Discoverability. I can't count the number of times I've had to ask phone support people to please read the notes that the last agent took. If you have a paper form, someone marking in the margins is immediately apparent.

Hypermedia didn't go far enough, in the sense that it overlooks how people form relationships with specific documents. In case of margin notes, individuals take an instance of a document template and mark it up to customize it. They recognized that the shape of the form was not the only shape the document could take and they knew that the form was an extension of their authority. So if it didn't make sense they changed it.

You can't really reproduce that experience with hypertext because there's no concept of "this document doesn't apply to this situation let me, the individual user, change it to communicate something unique." And because humans aren't reviewing any of these documents, there's nobody there to interpret it correctly even if you could.
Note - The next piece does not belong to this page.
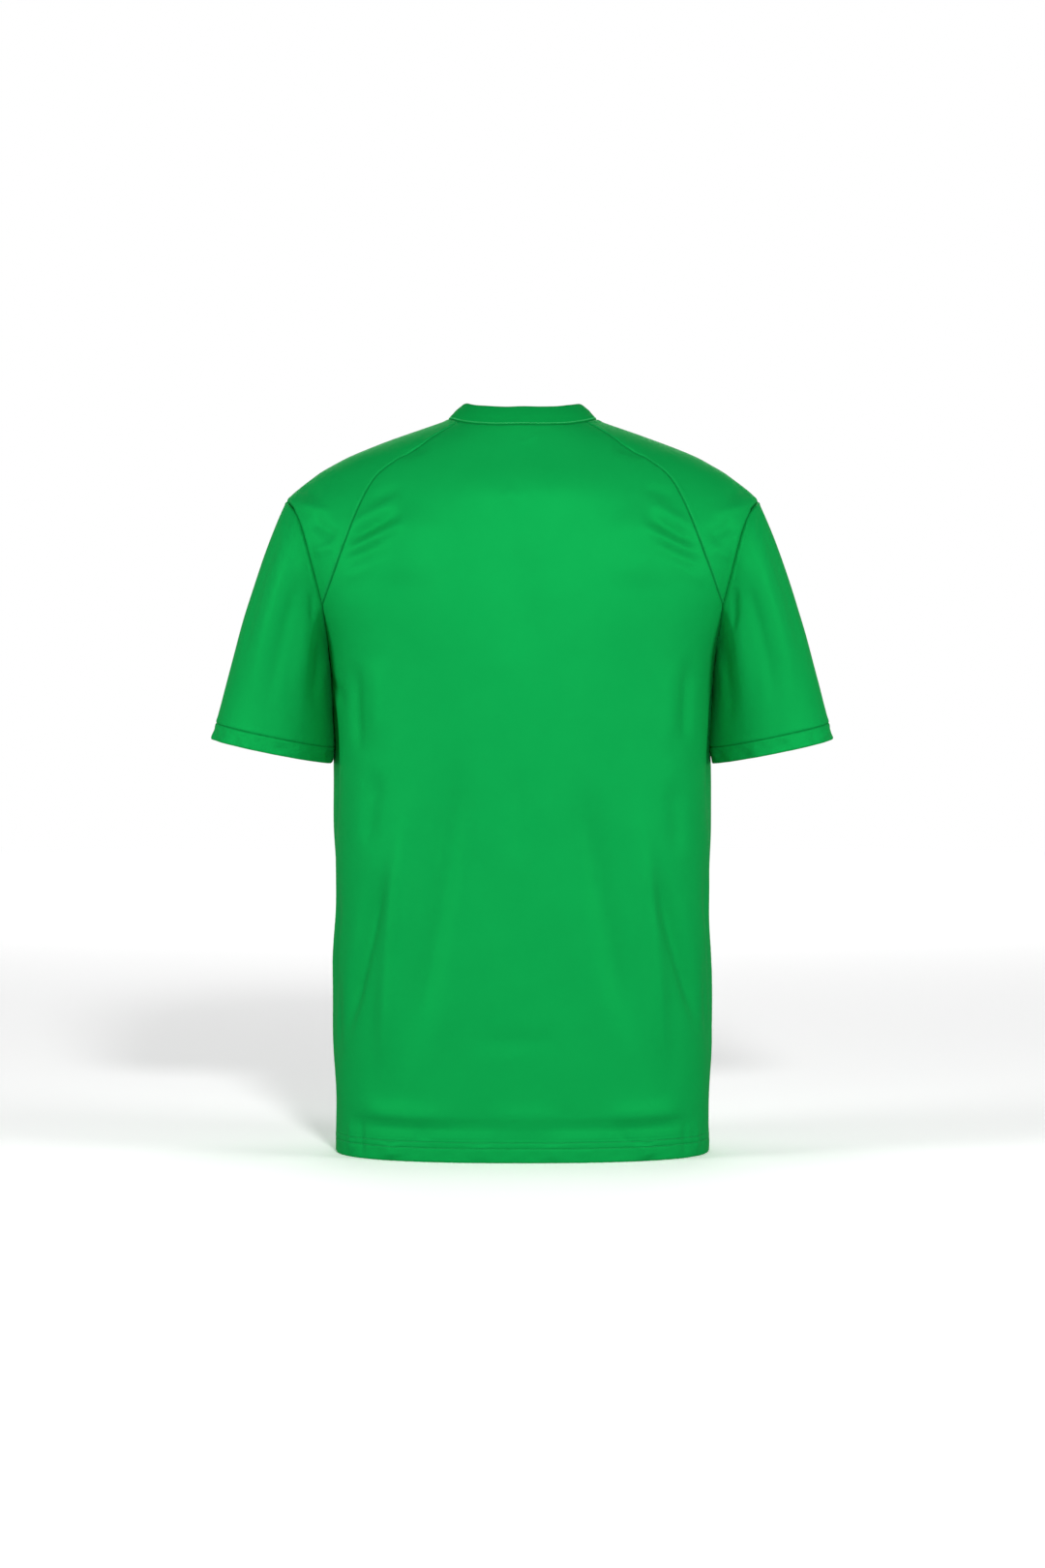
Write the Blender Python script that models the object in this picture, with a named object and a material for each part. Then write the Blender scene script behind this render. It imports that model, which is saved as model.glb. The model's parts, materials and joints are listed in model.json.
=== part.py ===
"""Short-sleeved football jersey, standing hollow as if worn.

The garment faces -Y, its back is +Y, the wearer's left is +X and up is +Z.
The origin is the middle of the neck base, where the wearer's neck and
shoulders hold the garment up.  Lengths in the tables are millimetres and
heights are measured up from a datum 12 mm below the hem; everything is built
in metres.
"""

import math

import bpy
import numpy as np

# ------------------------------------------------------------ driving sizes
MM = 0.001
NECK_BASE = 720.0        # height of the back neck seam above the datum
HEM_HEIGHT = 12.0
WALL = 2.0               # cloth wall of the panels, sleeves and cuffs
RIB_WALL = 2.4           # doubled rib of the collar
SEAM_GAP = 0.3           # between two pieces at a seam
COLLAR_WIDTH = 22.0      # seam to folded edge, along the band
ARMPIT_HEIGHT = 492.0
JUNCTION_HEIGHT = 545.0  # where a raglan seam meets the armhole

# Horizontal sections of the body.  The outline of each is
# |x / half_width|^squareness + |y / depth|^squareness = 1, with one depth
# behind the side seams and another in front of them.  Between the armpit and
# the shoulder point the armhole cuts the sides of the sections away.
SECTION_COLUMNS = ("height", "half_width", "back_depth", "front_depth", "squareness")
SECTIONS = (
    (0.0, 181.7, 133.0, 128.0, 2.45),
    (90.0, 181.7, 133.0, 128.0, 2.45),
    (180.0, 181.7, 133.0, 127.5, 2.45),
    (270.0, 181.7, 133.0, 127.0, 2.45),
    (350.0, 181.7, 132.8, 126.6, 2.45),
    (404.0, 181.8, 132.4, 126.0, 2.44),
    (440.0, 182.8, 132.0, 125.5, 2.45),
    (470.0, 184.6, 131.6, 125.0, 2.46),
    (492.0, 187.4, 131.2, 124.3, 2.48),
    (506.0, 190.2, 130.8, 123.6, 2.51),
    (529.0, 197.4, 129.8, 121.8, 2.57),
    (545.0, 204.2, 128.8, 119.8, 2.58),
    (563.0, 212.8, 127.2, 116.8, 2.54),
    (588.0, 224.6, 124.0, 111.3, 2.44),
    (608.0, 231.6, 121.0, 104.8, 2.32),
    (625.0, 234.2, 117.6, 97.2, 2.20),
    (637.0, 232.2, 114.4, 90.6, 2.10),
    (644.0, 229.0, 112.2, 86.3, 2.06),
    (655.0, 218.0, 108.2, 79.4, 2.03),
    (664.0, 206.5, 104.0, 74.2, 2.02),
    (671.4, 196.6, 100.2, 70.1, 2.00),
    (679.6, 182.6, 95.0, 65.2, 2.00),
    (686.0, 171.0, 90.2, 61.4, 2.00),
    (696.5, 145.4, 81.6, 55.0, 2.00),
    (706.3, 118.5, 72.8, 48.8, 1.96),
    (715.6, 92.4, 63.6, 41.6, 1.90),
    (720.0, 80.0, 58.8, 37.2, 1.86),
    (724.0, 71.2, 54.0, 33.0, 1.84),
    (728.0, 63.6, 48.8, 28.8, 1.84),
)

# Seams drawn on the body, as distance from the centre line and height.
SEAM_COLUMNS = ("from_centre", "height")
BACK_RAGLAN = (
    (79.0, 711.8), (92.0, 703.8), (105.0, 696.0), (118.5, 687.6),
    (131.0, 678.9), (141.0, 669.8), (148.2, 659.6), (154.8, 647.0), (162.2, 630.5),
    (169.6, 611.5), (177.8, 589.0), (185.2, 568.5), (193.6, 545.0),
)
FRONT_RAGLAN = (
    (76.0, 684.0), (91.0, 675.5), (105.0, 666.5), (117.5, 656.5),
    (129.0, 644.5), (139.5, 630.0), (150.0, 612.0), (161.0, 590.5), (173.0, 567.5),
    (191.0, 545.0),
)
BACK_ARMHOLE = (
    (187.4, 492.0), (188.6, 506.0), (191.4, 527.0), (193.6, 545.0), (198.4, 563.5),
    (204.0, 586.0), (209.2, 606.0), (215.0, 624.0), (221.6, 636.0), (226.6, 641.6),
    (229.0, 644.0),
)
FRONT_ARMHOLE = (
    (187.4, 492.0), (188.0, 506.0), (189.4, 527.0), (191.0, 545.0), (195.0, 563.5),
    (200.4, 585.0), (206.4, 605.0), (213.2, 622.5), (220.6, 635.4), (226.2, 641.6),
    (229.0, 644.0),
)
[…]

Essentially the Internet and web form design and replacement of humans with machines has involved a great abdication of authority from the front-line employees who process these forms. I would argue that it's becoming the downfall of our modern society. If a programmer or analyst couldn't envision your situation, nobody works at the company who can do anything about it.


Working for a company that has mixed paper/electronic documentation. I can’t overstate how useful it is to highlight, circle, and/or cross-out sections of a form. Also to see /what/ was crossed out to know the history of the document.

You might say, “well we can add these formatting features and make the form elements removable and…”. But if you know you know. Asking “normal people” to do all this in markup is an insta-fail. Most of us are caterers, not programmers.


AI can handle the mixed form... Perhaps now with LLMs we can just scan all the stuff with crossed out words and cicled conditions and have the ai make it searchable.

Then again we should always ask ourselves if a drug dealer would ever recommend someone stop doing drugs.


LLMs certainly can cope with disordered notes scribbled into the metaphorical margins, and OCR can usually turn literal scribbles in literal margins into something approximating what was written, buuuuuuuuut the AI we currently have is just good enough to be dangerous if you tried using it this way.

On the other hand, the last 15 months have been "if you don't like the state of the art AI, wait a week", so I may be out of date with that assessment.